From Dwight Sargent we demand explanation of his impersonating one Julius A. Rippel '23 in the photograph allegedly portraying the latter receiving a Heart award. See the March DARTMOUTH ALUMNI MAGAZINE, p. 55. Can there possibly be two men that handsome? And so nearly identical twins? If it's not you, Dwight, here's hoping you feel as well as your double looks....

As I was searching back for that picture of Dwight - very well, of Rippel '23 if you insist - I thumbed first through the April issue and paused when I chanced to turn up what I think is my favorite of the pictures taken at Mr. Kemeny's inauguration. If you would be cheered, and if you would be assured about a number of values in family life - you specify them - gaze again at the joyous faces of the three Dickey children in the snapshot taken at the moment their mother was receiving her surprise honorary degree.

Ed Garvey is jubilant. He writes on 25 April: "I have just been voted into the Golden Eagles, a group of pioneer naval aviators, and I will attend a reunion in Pensacola, Fla., 30 April to 4 May. Transportation down, quarters at N.A.S., and return here to Washington are provided by the U.S. Navy. How about that?"

On April's final Saturday, with scheduled crew races on the too-turbulent Connecticut at the last minute postponed, the care and feeding of coeds became their Dartmouth hosts' main problem.

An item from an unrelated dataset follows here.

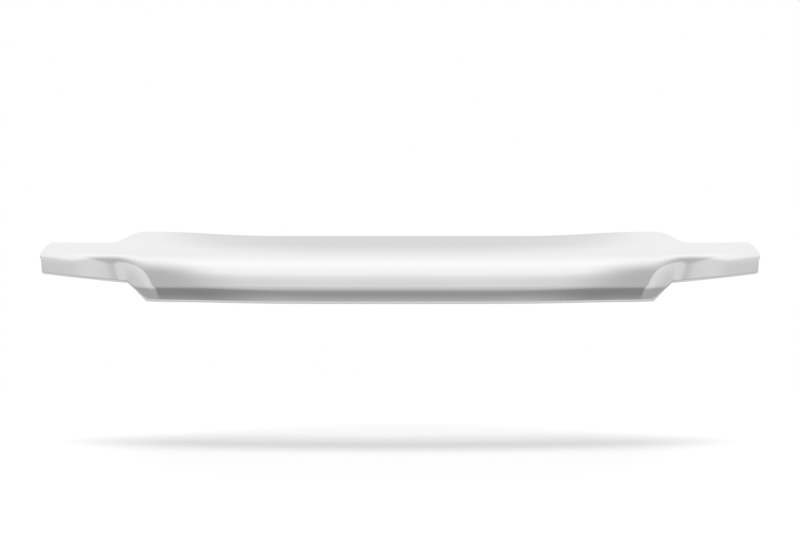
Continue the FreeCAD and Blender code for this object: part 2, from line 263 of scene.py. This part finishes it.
# %% [markdown]
# A flat grid is the natural start for a sheet that was drawn over a mould: it has the right
# columns and rows, and only has to be bent. Its points are moved to the skin's, then Solidify
# gives the wall, and Bevel takes the sharpness off the cut edges.

# %% Bend a flat grid into the shell
EDGE_ROUND = 0.8
EDGE_ANGLE, SMOOTH_ANGLE = math.radians(50.0), math.radians(40.0)

bpy.ops.object.select_all(action="DESELECT")
bpy.ops.mesh.primitive_grid_add(x_subdivisions=len(COLUMNS) - 1, y_subdivisions=ROWS - 1, size=1.0)
shell = bpy.context.object
shell.name = "chrome_shell"
grid = np.array([v.co for v in shell.data.vertices])
column = np.rint((grid[:, 0] + 0.5) * (len(COLUMNS) - 1)).astype(int)
row = np.rint((grid[:, 1] + 0.5) * (ROWS - 1)).astype(int)
shell.data.vertices.foreach_set("co", (skin[column, row] * MM).ravel())
shell.data.update()
bpy.ops.object.transform_apply(location=True, rotation=True, scale=True)

wall = shell.modifiers.new("wall", "SOLIDIFY")
wall.thickness = WALL * MM
wall.offset = -1.0
wall.use_even_offset = True
wall.use_quality_normals = True
wall.material_offset = 1
bevel = shell.modifiers.new("edge_round", "BEVEL")
bevel.width = EDGE_ROUND * MM
bevel.segments = 3
bevel.limit_method = "ANGLE"
bevel.angle_limit = EDGE_ANGLE
for modifier in list(shell.modifiers):
    bpy.ops.object.modifier_apply(modifier=modifier.name)
bpy.ops.object.shade_smooth_by_angle(angle=SMOOTH_ANGLE)
print("shell:", len(shell.data.polygons), "faces")


# %% [markdown]
# The three surfaces are bright plating on the road side, the duller plating on the moulding's back,
# which no buffing wheel reaches, and black closed-cell foam. Colours are written as hex codes and
# turned into the linear values that the shader wants.

# %% Helpers for materials
def linear(code):
    """A colour written as an sRGB hex code, as the linear values that the shader wants."""
    channels = [int(code[k:k + 2], 16) / 255.0 for k in (1, 3, 5)]
    return tuple(c / 12.92 if c <= 0.04045 else ((c + 0.055) / 1.055) ** 2.4 for c in channels) + (1.0,)


def add_node(tree, kind, settings=None, links=None):
    """Add a node, set its properties and input values, and link its inputs from sockets."""
    node = tree.nodes.new(kind)
    for name, value in (settings or {}).items():
        if isinstance(name, str) and hasattr(node, name):
            setattr(node, name, value)
        else:
            node.inputs[name].default_value = value
    for name, socket in (links or {}).items():
        tree.links.new(socket, node.inputs[name])
    return node


def new_material(name):
    material = bpy.data.materials.new(name)
    material.use_nodes = True
    tree = material.node_tree
    return material, tree, tree.nodes["Principled BSDF"]


# %% [markdown]
# Chromium is a neutral, very bright metal. On a large plastic moulding it isn't perfectly even: the
# plating has a faint haze in patches, and the moulding under it is very slightly wavy, which makes
# long reflections a little uneven. The wave is a bump far too shallow to measure.

# %% Bright chromium plating
chrome, tree, shader = new_material("bright_chromium_plating")
shader.inputs["Base Color"].default_value = linear("#E8E8E8")
shader.inputs["Metallic"].default_value = 1.0
place = add_node(tree, "ShaderNodeTexCoord")
haze = add_node(tree, "ShaderNodeTexNoise", {"Scale": 9.0, "Detail": 4.0},
                {"Vector": place.outputs["Object"]})
rough = add_node(tree, "ShaderNodeMapRange",
                 {"From Min": 0.3, "From Max": 0.7, "To Min": 0.04, "To Max": 0.09},
                 {"Value": haze.outputs["Fac"]})
tree.links.new(rough.outputs["Result"], shader.inputs["Roughness"])
wave = add_node(tree, "ShaderNodeTexNoise", {"Scale": 5.0, "Detail": 1.0},
                {"Vector": place.outputs["Object"]})
bump = add_node(tree, "ShaderNodeBump", {"Strength": 0.25, "Distance": 0.0004},
                {"Height": wave.outputs["Fac"]})
tree.links.new(bump.outputs["Normal"], shader.inputs["Normal"])

# %% [markdown]
# The hidden side carries the same plating over an unpolished mould face, so it is satin, with a
# fine grain.

# %% Satin back of the plating
satin, tree, shader = new_material("satin_plated_back")
shader.inputs["Base Color"].default_value = linear("#A9AAAB")
shader.inputs["Metallic"].default_value = 1.0
shader.inputs["Roughness"].default_value = 0.42
place = add_node(tree, "ShaderNodeTexCoord")
grain = add_node(tree, "ShaderNodeTexNoise", {"Scale": 900.0, "Detail": 2.0},
                 {"Vector": place.outputs["Object"]})
bump = add_node(tree, "ShaderNodeBump", {"Strength": 0.3, "Distance": 0.0001},
                {"Height": grain.outputs["Fac"]})
tree.links.new(bump.outputs["Normal"], shader.inputs["Normal"])

# %% [markdown]
# Foam tape is cut from a sheet, so its cells are open on the faces and show as fine pores. The black is
# painted a little darker in each pore, the hollow that the bump makes: a painted shade in the pores.

# %% Acrylic foam
foam, tree, shader = new_material("black_acrylic_foam")
shader.inputs["Roughness"].default_value = 0.88
shader.inputs["Specular IOR Level"].default_value = 0.3
place = add_node(tree, "ShaderNodeTexCoord")
pores = add_node(tree, "ShaderNodeTexVoronoi", {"Scale": 1400.0},
                 {"Vector": place.outputs["Object"]})
# Painted shade: the black is darker in the pores' hollows and lighter on the cell rims.
painted_pore_shade = add_node(tree, "ShaderNodeMix", {"data_type": "RGBA"}, {"Factor": pores.outputs["Distance"]})
painted_pore_shade.inputs[6].default_value = linear("#141415")
painted_pore_shade.inputs[7].default_value = linear("#29292A")
tree.links.new(painted_pore_shade.outputs[2], shader.inputs["Base Color"])
bump = add_node(tree, "ShaderNodeBump", {"Strength": 0.5, "Distance": 0.0002},
                {"Height": pores.outputs["Distance"]})
tree.links.new(bump.outputs["Normal"], shader.inputs["Normal"])

# %% [markdown]
# The dressed shell takes the measured shell's place and rides on the same body. The strips are the
# measured solids themselves, with the foam put on them.

# %% Dress the shell and the strips
shell.data.materials.append(chrome)
shell.data.materials.append(satin)
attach(shell, "root")
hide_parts("shield")
for name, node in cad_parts.items():
    if name.startswith("tape"):
        node.data.materials.clear()
        node.data.materials.append(foam)

# %% [markdown]
# The floor is a sheet of white paper below the shell. It is lit as plain paper. It also glows a
# little for the camera, more towards its rim, where the lamp is weaker, and hardly for mirrors. So
# it runs into the white background, and the shadow on it stays.

# %% Paper floor
FLOOR_DROP = 0.35
FLOOR_SIZE = 3.4
MIRROR_GLOW = 0.05
bpy.ops.object.select_all(action="DESELECT")
bpy.ops.mesh.primitive_plane_add(size=FLOOR_SIZE, location=(0.0, 0.0, -FLOOR_DROP))
floor = bpy.context.object
floor.name = "paper_floor"
paper, tree, shader = new_material("white_paper")
shader.inputs["Base Color"].default_value = linear("#F2F2F2")
shader.inputs["Roughness"].default_value = 0.8
rays = add_node(tree, "ShaderNodeLightPath")
place = add_node(tree, "ShaderNodeTexCoord")
distance = add_node(tree, "ShaderNodeVectorMath", {"operation": "LENGTH"},
                    {0: place.outputs["Object"]})
fade = add_node(tree, "ShaderNodeMapRange",
                {"interpolation_type": "SMOOTHSTEP", "From Min": 0.5, "From Max": 1.5,
                 "To Min": 0.25, "To Max": 0.8}, {"Value": distance.outputs["Value"]})
to_camera = add_node(tree, "ShaderNodeMath", {"operation": "MULTIPLY"},
                     {0: rays.outputs["Is Camera Ray"], 1: fade.outputs["Result"]})
to_mirror = add_node(tree, "ShaderNodeMath", {"operation": "MULTIPLY_ADD", 1: MIRROR_GLOW},
                     {0: rays.outputs["Is Glossy Ray"], 2: to_camera.outputs[0]})
glow = add_node(tree, "ShaderNodeEmission", {"Color": linear("#FFFFFF")},
                {"Strength": to_mirror.outputs[0]})
sheet = add_node(tree, "ShaderNodeAddShader", links={0: shader.outputs[0], 1: glow.outputs[0]})
tree.links.new(sheet.outputs[0], tree.nodes["Material Output"].inputs["Surface"])
floor.data.materials.append(paper)

# %% [markdown]
# What a mirror shows is the studio, so the studio is drawn with care. Going up from the floor in
# front of the shell and over the top to the back, it is a grey wall with a dark foot, a bright
# ceiling of cloth, and a paler wall behind. Towards the sides the floor is brighter and the wall is
# darker at first and then pale. Each ramp gives the tones of one such strip of the studio by its
# angle above the horizon, which runs over the top to 180 degrees behind the shell. At the far sides
# there is no front or back, so the ramp there goes by the plain height above the horizon. The greys
# are round values, chosen so that the bands in the shell come out as they are in the photograph.

# %% Tones of the studio by angle, in degrees
LOWEST, HIGHEST = -30.0, 180.0
FRONT = ((-30, "#D8D8D8"), (0, "#B8B8B8"), (10, "#909090"), (28, "#B8B8B8"), (56, "#C8C8C8"),
         (64, "#F0F0F0"), (82, "#FCFCFC"), (120, "#E4E4E4"), (150, "#D4D4D4"))
CORNER = ((-30, "#CCCCCC"), (6, "#808080"), (20, "#888888"), (50, "#B0B0B0"), (66, "#B4B4B4"),
          (94, "#F8F8F8"), (180, "#ECECEC"))
SIDE = ((-30, "#F4F4F4"), (-9, "#A4A4A4"), (6, "#A4A4A4"), (32, "#D4D4D4"), (60, "#D4D4D4"),
        (85, "#F4F4F4"), (180, "#E8E8E8"))
FAR_SIDE = ((-21, "#E8E8E8"), (-15, "#A0A0A0"), (-8, "#A0A0A0"), (6, "#C4C4C4"), (30, "#D4D4D4"),
            (90, "#F0F0F0"))

# %% [markdown]
# A direction's share across is its X part. The corners begin at about 0.3 of it, the sides at 0.6
# and the far sides at 0.8. Behind the shell the pale side begins much nearer to the middle. Camera
# rays see plain white, and so the picture's background is white. All other rays get an even, soft
# light of a plain level.

# %% World
CORNER_SHARE, SIDE_SHARE, FAR_SHARE = (0.28, 0.46), (0.57, 0.65), (0.76, 0.9)
BEHIND_SHARE, BEHIND_ANGLE = (0.05, 0.2), (85.0, 125.0)
SIDE_LIFT = 20.0
MIRROR_LEVEL = 1.24
PLAIN_LEVEL = 0.5

world = bpy.data.worlds.new("studio")
bpy.context.scene.world = world
world.use_nodes = True
tree = world.node_tree
tree.nodes.clear()


def math_node(operation, first, second=None):
    """A math node of one or two inputs, each a number or a socket. Returns its output."""
    node = add_node(tree, "ShaderNodeMath", {"operation": operation})
    for socket, value in zip(node.inputs, (first, second)):
        if isinstance(value, bpy.types.NodeSocket):
            tree.links.new(value, socket)
        elif value is not None:
            socket.default_value = value
    return node.outputs[0]


def soft_step(value, low, high):
    """0 below low, 1 above high and smooth between."""
    node = add_node(tree, "ShaderNodeMapRange",
                    {"interpolation_type": "SMOOTHSTEP", "From Min": low, "From Max": high},
                    {"Value": value})
    return node.outputs["Result"]


def tone_ramp(angle, tones):
    """The tone at an angle in degrees."""
    share = math_node("DIVIDE", math_node("SUBTRACT", angle, LOWEST), HIGHEST - LOWEST)
    ramp = add_node(tree, "ShaderNodeValToRGB", links={"Fac": share})
    for k, (degrees, code) in enumerate(tones):
        place = (degrees - LOWEST) / (HIGHEST - LOWEST)
        stop = ramp.color_ramp.elements[k] if k < 2 else ramp.color_ramp.elements.new(place)
        stop.position = place
        stop.color = linear(code)
    return ramp.outputs["Color"]


def blend(share, first, second):
    """The second colour over the first, by a share."""
    node = add_node(tree, "ShaderNodeMix", {"data_type": "RGBA"}, {0: share, 6: first, 7: second})
    return node.outputs[2]


direction = add_node(tree, "ShaderNodeTexCoord")
axes = add_node(tree, "ShaderNodeSeparateXYZ", links={"Vector": direction.outputs["Generated"]})
aside = math_node("ABSOLUTE", axes.outputs["X"])
turn = math_node("ARCTAN2", axes.outputs["Z"], math_node("MULTIPLY", axes.outputs["Y"], -1.0))
degrees = math_node("DEGREES", turn)
lift = math_node("MULTIPLY", math_node("MULTIPLY", aside, aside), SIDE_LIFT)
lifted = math_node("ADD", degrees, lift)
height = math_node("DEGREES", math_node("ARCSINE", axes.outputs["Z"]))
front_corner = blend(soft_step(aside, *CORNER_SHARE), tone_ramp(lifted, FRONT),
                     tone_ramp(lifted, CORNER))
behind = math_node("MULTIPLY", soft_step(aside, *BEHIND_SHARE), soft_step(degrees, *BEHIND_ANGLE))
side_share = math_node("MAXIMUM", soft_step(aside, *SIDE_SHARE), behind)
sides = blend(soft_step(aside, *FAR_SHARE), tone_ramp(lifted, SIDE), tone_ramp(height, FAR_SIDE))
studio = blend(side_share, front_corner, sides)

rays = add_node(tree, "ShaderNodeLightPath")
seen = add_node(tree, "ShaderNodeBackground", {"Color": linear("#FFFFFF"), "Strength": 1.0})
mirrored = add_node(tree, "ShaderNodeBackground", {"Strength": MIRROR_LEVEL}, {"Color": studio})
plain = add_node(tree, "ShaderNodeBackground", {"Color": linear("#FFFFFF"), "Strength": PLAIN_LEVEL})
lit = add_node(tree, "ShaderNodeMixShader",
               links={0: rays.outputs["Is Glossy Ray"], 1: plain.outputs[0], 2: mirrored.outputs[0]})
shown = add_node(tree, "ShaderNodeMixShader",
                 links={0: rays.outputs["Is Camera Ray"], 1: lit.outputs[0], 2: seen.outputs[0]})
add_node(tree, "ShaderNodeOutputWorld", links={"Surface": shown.outputs[0]})

# %% [markdown]
# One large cloth lamp overhead gives the shadow on the paper. It stands where the studio's bright
# ceiling is, and isn't itself mirrored, so that no frame shows in the plating.

# %% Overhead lamp
LAMP_PLACE = (0.0, -0.3, 2.4)
lamp_data = bpy.data.lights.new("overhead_cloth", "AREA")
lamp_data.shape = "RECTANGLE"
lamp_data.size = 3.0
lamp_data.size_y = 1.2
lamp_data.energy = 30.0
lamp = bpy.data.objects.new("overhead_cloth", lamp_data)
bpy.context.scene.collection.objects.link(lamp)
lamp.location = LAMP_PLACE
lamp.visible_glossy = False

# %% [markdown]
# The photograph was taken from straight in front, a little above the shell and nearly five metres
# away. The camera stands there, with a longer lens, so that the part fills the frame.

# %% Camera
EYE = (0.0, -4.713, 0.181)
AIM = (0.0, 0.12, 0.085)
camera_data = bpy.data.cameras.new("camera")
camera_data.lens = 90.0
camera_data.sensor_width = 36.0
camera = bpy.data.objects.new("camera", camera_data)
bpy.context.scene.collection.objects.link(camera)
camera.location = EYE
reach = np.array(AIM) - np.array(EYE)
camera.rotation_euler = (math.atan2(math.hypot(reach[0], reach[1]), -reach[2]), 0.0,
                         -math.atan2(reach[0], reach[1]))
bpy.context.scene.camera = camera
bpy.context.scene.view_settings.view_transform = "Standard"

Already planned picnic lunches supplied nutriment. But the care? Interpret it fun for all. Those who cared and those cared for had it in a big way: the boys tossed the girls in blankets! No, I am not making this up. See a spectacular photograph of the sport on the front page of Monday's (27 April) Valley News. I merely report the episode for whatever significance my gray-haired classmates may discern in it.

Finally we must sadly note the continued thinning of our ranks.... A last salute to Al Sibbernsen, who died peacefully on 20 March. Then Donald Robinson on 5 April, and Jay LeFevre on April 26. Each name evokes memories we gratefully cherish.